I hope this video works out for you guys as it shows off one of Ottawa valley's finest young guitarist Brad Scott and me hanging on by my shirt tail trying to keep up with him.LOL He shure put a smile on my face.
Enjoy.


----------



## Alex (Feb 11, 2006)

Great stuff, and the rhythm playing was solid as well.


----------



## Guest (Jul 24, 2017)

That was some nice picking.
Tnx for sharing.


----------



## b-nads (Apr 9, 2010)

Nice!


----------



## sambonee (Dec 20, 2007)

He's got it. Good playing, nice phrasing and good guitar faces while soloing. 

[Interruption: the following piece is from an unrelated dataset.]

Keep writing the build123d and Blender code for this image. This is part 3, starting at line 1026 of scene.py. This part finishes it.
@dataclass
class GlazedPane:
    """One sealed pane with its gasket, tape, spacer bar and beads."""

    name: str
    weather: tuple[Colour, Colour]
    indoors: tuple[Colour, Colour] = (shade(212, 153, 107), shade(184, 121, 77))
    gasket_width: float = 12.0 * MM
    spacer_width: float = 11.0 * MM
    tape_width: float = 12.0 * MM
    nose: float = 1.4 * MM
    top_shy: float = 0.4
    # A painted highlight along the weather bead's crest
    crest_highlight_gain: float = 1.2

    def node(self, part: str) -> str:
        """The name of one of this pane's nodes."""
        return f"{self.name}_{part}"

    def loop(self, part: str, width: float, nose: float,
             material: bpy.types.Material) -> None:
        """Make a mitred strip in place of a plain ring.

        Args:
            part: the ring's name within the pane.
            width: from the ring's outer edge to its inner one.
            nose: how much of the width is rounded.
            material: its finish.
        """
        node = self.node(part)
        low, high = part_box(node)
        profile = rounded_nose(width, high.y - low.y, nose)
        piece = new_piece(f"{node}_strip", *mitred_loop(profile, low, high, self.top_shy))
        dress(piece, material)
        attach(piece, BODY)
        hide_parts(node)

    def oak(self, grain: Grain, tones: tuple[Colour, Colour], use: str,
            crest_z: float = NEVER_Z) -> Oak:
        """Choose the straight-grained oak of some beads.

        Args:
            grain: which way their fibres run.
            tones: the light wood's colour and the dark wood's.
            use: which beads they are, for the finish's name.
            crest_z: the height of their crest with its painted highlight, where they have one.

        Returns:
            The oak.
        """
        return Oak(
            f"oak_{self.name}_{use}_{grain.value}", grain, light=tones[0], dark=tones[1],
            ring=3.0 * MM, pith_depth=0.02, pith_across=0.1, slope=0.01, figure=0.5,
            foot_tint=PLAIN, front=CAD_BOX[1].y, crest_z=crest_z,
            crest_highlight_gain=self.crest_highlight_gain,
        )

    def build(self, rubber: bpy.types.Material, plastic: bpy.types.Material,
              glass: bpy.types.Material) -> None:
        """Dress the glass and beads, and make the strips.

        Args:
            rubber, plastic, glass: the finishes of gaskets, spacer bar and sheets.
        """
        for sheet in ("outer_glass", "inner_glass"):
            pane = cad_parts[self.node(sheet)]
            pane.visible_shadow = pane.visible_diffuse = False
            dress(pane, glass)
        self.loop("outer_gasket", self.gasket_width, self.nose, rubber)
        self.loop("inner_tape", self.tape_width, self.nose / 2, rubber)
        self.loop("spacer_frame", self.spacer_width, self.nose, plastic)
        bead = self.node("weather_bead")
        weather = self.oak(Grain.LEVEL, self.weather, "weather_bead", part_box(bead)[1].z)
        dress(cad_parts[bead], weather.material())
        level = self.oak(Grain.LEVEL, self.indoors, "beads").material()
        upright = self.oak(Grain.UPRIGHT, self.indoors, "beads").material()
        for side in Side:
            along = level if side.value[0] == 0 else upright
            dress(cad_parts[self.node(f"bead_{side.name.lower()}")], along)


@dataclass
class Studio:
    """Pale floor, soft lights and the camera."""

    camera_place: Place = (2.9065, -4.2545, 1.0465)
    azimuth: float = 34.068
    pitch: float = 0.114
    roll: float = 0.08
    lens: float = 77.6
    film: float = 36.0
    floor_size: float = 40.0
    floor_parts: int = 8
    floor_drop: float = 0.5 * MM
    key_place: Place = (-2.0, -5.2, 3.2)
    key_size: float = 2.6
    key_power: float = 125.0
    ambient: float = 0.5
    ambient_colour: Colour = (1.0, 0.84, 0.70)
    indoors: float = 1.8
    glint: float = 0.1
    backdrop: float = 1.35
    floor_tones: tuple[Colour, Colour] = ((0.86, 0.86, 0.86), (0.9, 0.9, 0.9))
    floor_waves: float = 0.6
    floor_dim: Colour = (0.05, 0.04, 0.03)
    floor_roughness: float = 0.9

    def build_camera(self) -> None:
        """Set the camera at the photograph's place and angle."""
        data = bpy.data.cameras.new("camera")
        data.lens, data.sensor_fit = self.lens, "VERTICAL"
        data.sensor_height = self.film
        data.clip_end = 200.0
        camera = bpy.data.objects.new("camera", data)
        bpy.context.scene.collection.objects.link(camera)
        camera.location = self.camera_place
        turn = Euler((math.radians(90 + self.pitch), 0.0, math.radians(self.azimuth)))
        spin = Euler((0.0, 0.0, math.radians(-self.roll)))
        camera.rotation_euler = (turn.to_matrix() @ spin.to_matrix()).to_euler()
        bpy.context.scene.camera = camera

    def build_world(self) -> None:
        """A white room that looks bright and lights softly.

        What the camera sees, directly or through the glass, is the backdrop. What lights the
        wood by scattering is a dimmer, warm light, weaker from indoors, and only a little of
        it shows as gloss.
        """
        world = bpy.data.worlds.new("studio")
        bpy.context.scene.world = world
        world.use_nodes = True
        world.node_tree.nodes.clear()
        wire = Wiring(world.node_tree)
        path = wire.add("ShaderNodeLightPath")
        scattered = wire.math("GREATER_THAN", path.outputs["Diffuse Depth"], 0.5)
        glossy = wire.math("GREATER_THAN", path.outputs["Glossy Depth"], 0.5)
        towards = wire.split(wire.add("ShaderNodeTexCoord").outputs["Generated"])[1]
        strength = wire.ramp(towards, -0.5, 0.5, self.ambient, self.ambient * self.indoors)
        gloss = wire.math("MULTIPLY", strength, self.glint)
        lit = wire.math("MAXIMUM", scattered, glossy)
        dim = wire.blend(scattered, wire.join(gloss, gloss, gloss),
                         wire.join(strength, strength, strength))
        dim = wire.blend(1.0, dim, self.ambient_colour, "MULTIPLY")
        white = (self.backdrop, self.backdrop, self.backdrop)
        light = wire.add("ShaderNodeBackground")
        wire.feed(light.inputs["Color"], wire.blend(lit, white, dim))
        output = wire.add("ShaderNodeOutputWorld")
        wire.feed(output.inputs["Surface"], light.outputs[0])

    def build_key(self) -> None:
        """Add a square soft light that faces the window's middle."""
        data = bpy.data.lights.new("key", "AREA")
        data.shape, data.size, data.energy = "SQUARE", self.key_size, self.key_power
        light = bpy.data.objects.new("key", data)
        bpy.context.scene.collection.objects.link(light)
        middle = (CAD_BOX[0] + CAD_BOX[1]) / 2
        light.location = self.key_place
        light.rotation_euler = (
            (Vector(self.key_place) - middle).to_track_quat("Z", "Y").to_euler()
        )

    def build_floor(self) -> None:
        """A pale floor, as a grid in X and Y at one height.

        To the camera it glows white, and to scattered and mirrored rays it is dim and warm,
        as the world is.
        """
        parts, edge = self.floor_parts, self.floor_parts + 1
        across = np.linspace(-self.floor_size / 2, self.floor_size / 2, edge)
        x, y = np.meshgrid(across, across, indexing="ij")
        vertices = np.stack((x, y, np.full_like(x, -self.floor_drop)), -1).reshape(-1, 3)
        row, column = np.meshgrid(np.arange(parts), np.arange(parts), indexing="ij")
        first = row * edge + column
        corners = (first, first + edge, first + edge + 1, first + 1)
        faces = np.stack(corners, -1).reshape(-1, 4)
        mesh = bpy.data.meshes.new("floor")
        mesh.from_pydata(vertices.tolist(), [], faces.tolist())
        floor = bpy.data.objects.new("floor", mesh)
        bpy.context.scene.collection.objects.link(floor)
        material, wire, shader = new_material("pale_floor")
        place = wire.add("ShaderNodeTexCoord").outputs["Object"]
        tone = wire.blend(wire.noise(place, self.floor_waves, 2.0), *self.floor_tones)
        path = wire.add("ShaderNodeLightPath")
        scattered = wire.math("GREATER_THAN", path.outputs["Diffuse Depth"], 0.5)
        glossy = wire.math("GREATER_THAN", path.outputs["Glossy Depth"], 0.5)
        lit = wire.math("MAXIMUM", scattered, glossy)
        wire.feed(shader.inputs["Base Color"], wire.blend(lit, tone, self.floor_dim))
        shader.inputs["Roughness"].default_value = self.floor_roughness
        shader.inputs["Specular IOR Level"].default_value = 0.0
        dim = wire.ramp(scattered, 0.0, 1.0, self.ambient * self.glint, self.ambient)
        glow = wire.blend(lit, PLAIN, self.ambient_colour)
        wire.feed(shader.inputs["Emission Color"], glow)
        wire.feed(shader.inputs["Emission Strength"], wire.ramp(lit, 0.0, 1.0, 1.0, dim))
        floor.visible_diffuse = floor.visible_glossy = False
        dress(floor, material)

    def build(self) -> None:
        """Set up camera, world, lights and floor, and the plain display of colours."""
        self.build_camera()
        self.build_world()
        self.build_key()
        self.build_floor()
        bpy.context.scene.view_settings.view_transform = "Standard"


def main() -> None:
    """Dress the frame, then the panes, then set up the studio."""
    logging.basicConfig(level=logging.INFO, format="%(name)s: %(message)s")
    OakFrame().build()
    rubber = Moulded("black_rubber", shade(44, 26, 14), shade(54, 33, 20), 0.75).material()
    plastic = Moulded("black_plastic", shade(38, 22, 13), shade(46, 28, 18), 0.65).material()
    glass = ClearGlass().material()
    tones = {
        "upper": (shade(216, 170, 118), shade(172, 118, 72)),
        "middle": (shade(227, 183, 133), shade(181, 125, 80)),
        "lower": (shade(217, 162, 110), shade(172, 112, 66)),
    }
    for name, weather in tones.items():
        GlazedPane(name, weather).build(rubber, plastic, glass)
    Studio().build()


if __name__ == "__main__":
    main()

The rest of the band heals the fort well. 

Cheers


----------



## KapnKrunch (Jul 13, 2016)

Heckuva good time!! Thanks.


----------



## Dorian2 (Jun 9, 2015)

Sweet nod to the Simpsons there to boot. Nice.


----------



## sakuarius102 (Nov 23, 2016)

marcos said:


> I hope this video works out for you guys as it shows off one of Ottawa valley's finest young guitarist Brad Scott and me hanging on by my shirt tail trying to keep up with him.LOL He shure put a smile on my face.
> Enjoy.


Yeaaaahhh Marcos !!! amazing country song. Congratulations because I love it 

Regards


----------



## SaucyJack (Mar 8, 2017)

Nice picking! Good band too.


----------